Told more times than he can even recall by celebrity superstars like Paul Newman, Johnny Carson, Steve McQueen, and Freddie Prinze that he “saved their hair,” Jim Markham, transformed the way men cut, cared for and styled their hair.
Markham’s technique called the “Markham Method” is a two-part process that introduced the concept of daily shampooing and daily conditioning for men paired with a cutting technique in which hair is cut taking into consideration a man’s lifestyle, his hairs’ natural growth pattern, as well as his face and head shape. According to Markham, “The perfect haircut for a man is one that looks like he hasn’t had one and that he doesn’t need one.”
His technique was so wildly popular that the young barber from New Mexico quickly became one of the most sought-after celebrity stylists of his day, revolutionizing men’s hair cutting and styling. His methodology is still extremely relevant today. Here, Markham offers MODERN his thoughts on hair growth patterns and face shapes, and how these influence a haircut.
Hair Growth Patterns
- It is essential that a hairdresser recognize which way the hair is growing and cut in the direction of the growth pattern. Hair only grows one of two ways: clockwise to the right, or counter-clockwise to the left.
- Most people have just one cowlick or swirl originating in the crown area, however one in one thousand have two, and one in ten thousand have three. For people with multiple cowlicks, always choose the strongest, most dominate growth pattern when doing your cut.
- Of all the face shapes, the oval-shaped face is the most desirable and the most flattering. Men and women with oval-shaped faces can wear almost any style.
- 9 out of ten people prefer a cut that frames the face.
- If your cilent doesn't have an oval-shaped face, the Markham Cutting Technique will allow a hairdresser to cut shape into the hair to balance the face, deemphasizing unattractive features such as the ears and nose, while emphasizing attractive features.

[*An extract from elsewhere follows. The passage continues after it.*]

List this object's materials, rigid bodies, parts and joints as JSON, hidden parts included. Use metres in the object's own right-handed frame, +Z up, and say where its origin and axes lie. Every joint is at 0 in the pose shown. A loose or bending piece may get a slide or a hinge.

- For an oval-shaped face, hair should be cut in the Markham basic cut, which is flat along the top and vertical on the sides, leaving the corners full. Hair should be cut to the shape of the head, rounding down the back and then straight to the neckline.
- Sideburns can be worn in any style.
- Cut hair close to the ears straight up and down, as not to draw attention to the ears.

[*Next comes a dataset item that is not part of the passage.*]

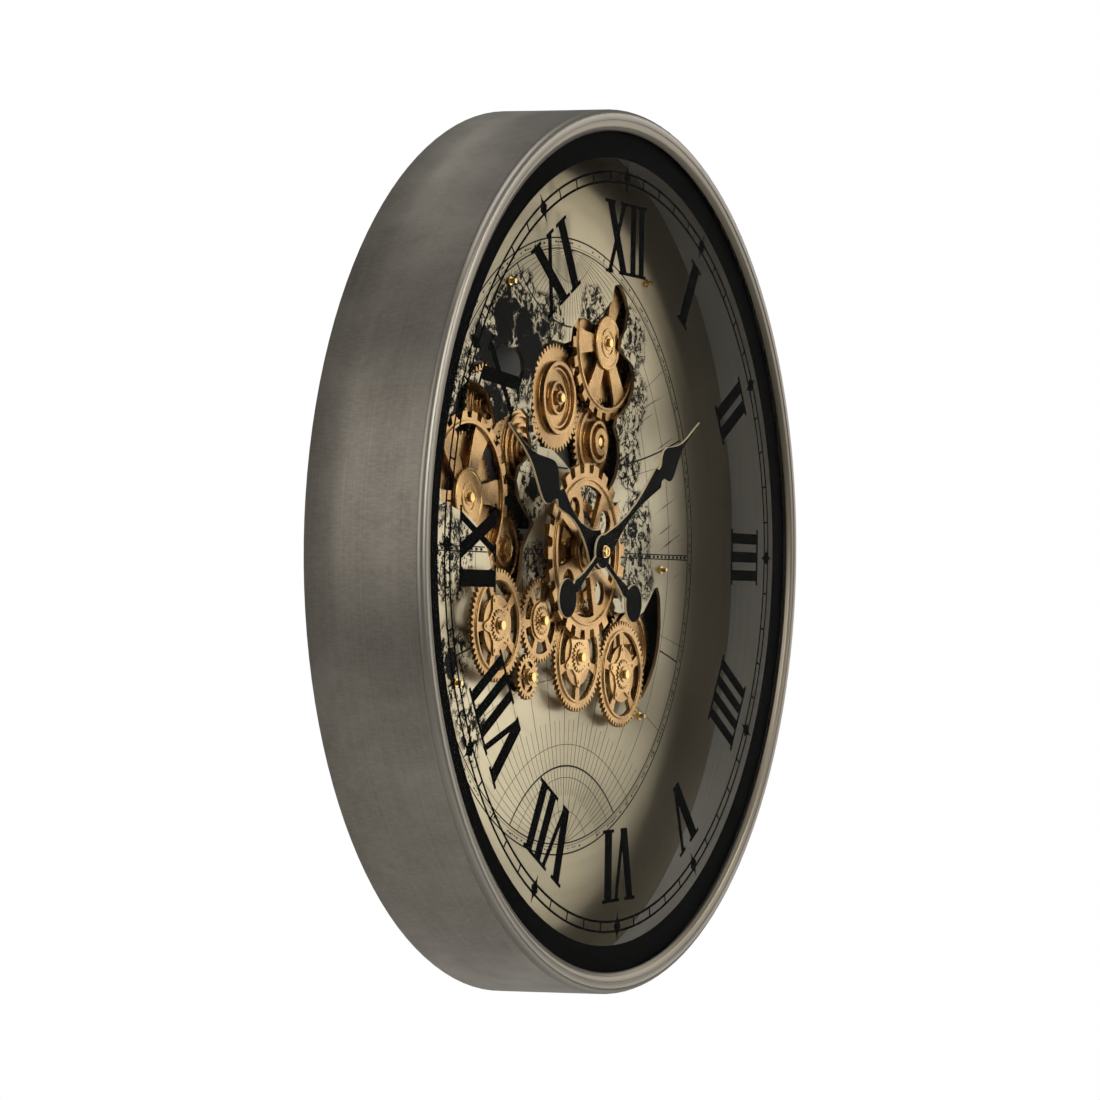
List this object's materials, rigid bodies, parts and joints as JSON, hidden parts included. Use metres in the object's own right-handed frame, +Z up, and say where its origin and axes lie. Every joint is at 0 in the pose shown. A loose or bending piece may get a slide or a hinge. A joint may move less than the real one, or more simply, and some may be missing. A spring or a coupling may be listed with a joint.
{
  "type": "wall clock",
  "caption": "Round wall clock with Roman numerals printed on its glass, brushed metal case, and an open bronze gear train seen through cut-outs in a map dial.",
  "frame": {"origin": "centre of the hanger hole in the wall plane, above the case axis", "axes": "+Z up, the dial faces -Y, +Y points into the wall, +X is to the right seen from the front"},
  "size_m": [0.5, 0.0681, 0.5],
  "materials": {
    "case_metal": "antiqued pewter, brushed along the band, satin lacquer",
    "bezel_metal": "warm satin, turned",
    "glass": "clear float glass",
    "print_black": "screen-printed ink",
    "liner_metal": "satin grey",
    "dial_metal": "champagne, circular brushed, printed map engraving",
    "base_board": "black painted fibreboard",
    "zinc_steel": "zinc plated",
    "brass": "polished",
    "gear_bronze": "antique copper-bronze lacquer",
    "gear_gold": "antique gold lacquer",
    "movement_plastic": "fine moulded texture",
    "cell_wrap": "printed sleeve without lettering",
    "hand_black": "satin black face with bright brass edges",
    "switch_red": "moulded"
  },
  "bodies": {
    "frame": {"case_shell": "case_metal", "bezel_ring": "bezel_metal", "glass_pane": "glass", "dial_print": "print_black", "inner_liner": "liner_metal", "dial_plate": "dial_metal", "base_plate": "base_board", "plate_pillars": "zinc_steel", "case_screws": "zinc_steel", "plate_standoffs": "zinc_steel", "plate_screws": "brass", "gear_posts": "zinc_steel", "post_caps": "brass", "center_sleeve": "brass", "sleeve_collar": "brass", "movement_bracket": "zinc_steel", "bracket_screws": "brass", "movement_housing": "movement_plastic", "movement_bushing": "brass", "bushing_nut": "brass", "movement_cell": "cell_wrap", "motor_housing": "zinc_steel", "battery_holder": "movement_plastic", "battery_cells": "cell_wrap", "hanger_plate": "zinc_steel", "hanger_screws": "brass"},
    "center_gear": {"center_wheel": "gear_bronze", "center_hub": "gear_gold", "center_fine_wheel": "gear_bronze"},
    "south_gear": {"south_wheel": "gear_bronze", "south_spider": "gear_gold"},
    "inner_gear": {"inner_wheel": "gear_bronze", "inner_hub": "gear_gold", "inner_rear_wheel": "gear_bronze"},
    "west_gear": {"west_wheel": "gear_bronze", "west_spider": "gear_gold"},
    "small_gear": {"small_wheel": "gear_gold"},
    "east_gear": {"east_wheel": "gear_bronze", "east_spider": "gear_gold", "east_rear_wheel": "gear_bronze"},
    "right_gear": {"right_wheel": "gear_bronze"},
    "disc_gear": {"disc_wheel": "gear_bronze"},
    "left_gear": {"left_fine_wheel": "gear_bronze", "left_rim": "gear_bronze", "left_dome": "gear_gold"},
    "shaded_gear": {"shaded_wheel": "gear_bronze"},
    "ringed_gear": {"ringed_wheel": "gear_bronze"},
    "fine_gear": {"fine_wheel": "gear_bronze"},
    "domed_gear": {"domed_wheel": "gear_bronze"},
    "upper_gear": {"upper_fine_wheel": "gear_bronze", "upper_rim": "gear_bronze", "upper_dome": "gear_gold"},
    "motor_gear": {"motor_pinion": "brass"},
    "minute_hand": {"minute_hand": "hand_black", "minute_arbor": "brass", "hand_nut": "brass"},
    "hour_hand": {"hour_hand": "hand_black", "hour_pipe": "brass"},
    "setting_knob": {"setting_knob": "movement_plastic"},
    "switch": {"switch_slider": "switch_red"}
  },
  "joints": [
    {"name": "center_spin", "type": "hinge", "parent": "frame", "child": "center_gear", "pos_m": [0, -0.032, -0.203], "axis": [0, 1, 0], "continuous": true},
    {"name": "south_spin", "type": "hinge", "parent": "frame", "child": "south_gear", "pos_m": [0, -0.032, -0.263], "axis": [0, 1, 0], "continuous": true},
    {"name": "inner_spin", "type": "hinge", "parent": "frame", "child": "inner_gear", "pos_m": [-0.04822, -0.032, -0.24223], "axis": [0, 1, 0], "continuous": true},
    {"name": "west_spin", "type": "hinge", "parent": "frame", "child": "west_gear", "pos_m": [-0.10065, -0.032, -0.2448], "axis": [0, 1, 0], "continuous": true},
    {"name": "small_spin", "type": "hinge", "parent": "frame", "child": "small_gear", "pos_m": [-0.06281, -0.032, -0.27326], "axis": [0, 1, 0], "continuous": true},
    {"name": "east_spin", "type": "hinge", "parent": "frame", "child": "east_gear", "pos_m": [0.05909, -0.032, -0.27342], "axis": [0, 1, 0], "continuous": true},
    {"name": "right_spin", "type": "hinge", "parent": "frame", "child": "right_gear", "pos_m": [0.10217, -0.032, -0.26041], "axis": [0, 1, 0], "continuous": true},
    {"name": "disc_spin", "type": "hinge", "parent": "frame", "child": "disc_gear", "pos_m": [-0.06434, -0.032, -0.20291], "axis": [0, 1, 0], "continuous": true},
    {"name": "left_spin", "type": "hinge", "parent": "frame", "child": "left_gear", "pos_m": [-0.11516, -0.032, -0.176], "axis": [0, 1, 0], "continuous": true},
    {"name": "shaded_spin", "type": "hinge", "parent": "frame", "child": "shaded_gear", "pos_m": [-0.08834, -0.032, -0.12514], "axis": [0, 1, 0], "continuous": true},
    {"name": "ringed_spin", "type": "hinge", "parent": "frame", "child": "ringed_gear", "pos_m": [-0.04602, -0.032, -0.14671], "axis": [0, 1, 0], "continuous": true},
    {"name": "fine_spin", "type": "hinge", "parent": "frame", "child": "fine_gear", "pos_m": [-0.00069, -0.032, -0.11555], "axis": [0, 1, 0], "continuous": true},
    {"name": "domed_spin", "type": "hinge", "parent": "frame", "child": "domed_gear", "pos_m": [0.04939, -0.032, -0.13828], "axis": [0, 1, 0], "continuous": true},
    {"name": "upper_spin", "type": "hinge", "parent": "frame", "child": "upper_gear", "pos_m": [0.05757, -0.032, -0.0801], "axis": [0, 1, 0], "continuous": true},
    {"name": "motor_spin", "type": "hinge", "parent": "frame", "child": "motor_gear", "pos_m": [0.05011, -0.032, -0.29808], "axis": [0, 1, 0], "continuous": true},
    {"name": "minute_hand_spin", "type": "hinge", "parent": "frame", "child": "minute_hand", "pos_m": [0, -0.049, -0.203], "axis": [0, 1, 0], "continuous": true},
    {"name": "hour_hand_spin", "type": "hinge", "parent": "frame", "child": "hour_hand", "pos_m": [0, -0.046, -0.203], "axis": [0, 1, 0], "continuous": true},
    {"name": "knob_spin", "type": "hinge", "parent": "frame", "child": "setting_knob", "pos_m": [0, -0.003, -0.191], "axis": [0, 1, 0], "continuous": true},
    {"name": "switch_slide", "type": "slide", "parent": "frame", "child": "switch", "axis": [1, 0, 0], "range_m": [0, 0.008]}
  ],
  "couplings": [
    {"joint": "south_spin", "follows": "center_spin", "ratio": -1},
    {"joint": "east_spin", "follows": "center_spin", "ratio": 1},
    {"joint": "inner_spin", "follows": "center_spin", "ratio": 1.3333},
    {"joint": "west_spin", "follows": "center_spin", "ratio": -1},
    {"joint": "small_spin", "follows": "center_spin", "ratio": -2.5455},
    {"joint": "disc_spin", "follows": "center_spin", "ratio": -1.1852},
    {"joint": "left_spin", "follows": "center_spin", "ratio": 0.7619},
    {"joint": "shaded_spin", "follows": "center_spin", "ratio": -1.1852},
    {"joint": "ringed_spin", "follows": "center_spin", "ratio": 1.0667},
    {"joint": "fine_spin", "follows": "center_spin", "ratio": -0.88889},
    {"joint": "domed_spin", "follows": "center_spin", "ratio": 1.0667},
    {"joint": "upper_spin", "follows": "center_spin", "ratio": -0.79012},
    {"joint": "right_spin", "follows": "center_spin", "ratio": -0.56522},
    {"joint": "motor_spin", "follows": "center_spin", "ratio": -1.625},
    {"joint": "hour_hand_spin", "follows": "minute_hand_spin", "ratio": 0.083333},
    {"joint": "knob_spin", "follows": "minute_hand_spin", "ratio": -1}
  ]
}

- For a long face you want to cut hair so that the face appears shorter. Cutting with the growth pattern, leave hair flat on top and full on the sides, while rounding to the contour of the head. Keep hair longer in the front to come down onto the forehead, giving the illusion of a shorter face.
- Cut sideburns to be angled up slightly to further shorten the face.
- For a round face you want to achieve the opposite effect: creating the illusion of length. This can be achieved by creating height at the top and the corners, while cutting hair vertically on the sides.
- Sideburns should be angled down to further lengthen the face.
- Similarly, for a square-shaped face you will want to create height at the crown, however you will want to round the corners to decrease hard angles and give the appearance of length.
- Keep hair full on the sides and sideburns angled down to further lengthen the face.
- For a triangular-shaped face the goal is to deemphasize the corners of the hair, while keeping fullness at the sides and rounding the bottom to draw attention away from the forehead and toward the chin.
- Keep height at the top while cutting corners shorter and leaving the sides full.
- Keep sideburns low and full, cutting them straight to balance the face.
- A prominent nose draws all attention forward, so to counteract a large nose it is important to leave hair longer and fuller in the back.
- Offset the nose by leaving hair shorter on top and fuller in the back to create a sense of balance.
- Also, leave hair longer on the forehead extending nearly to the nose, but just back from it and allow it to hang over to the side to frame the face.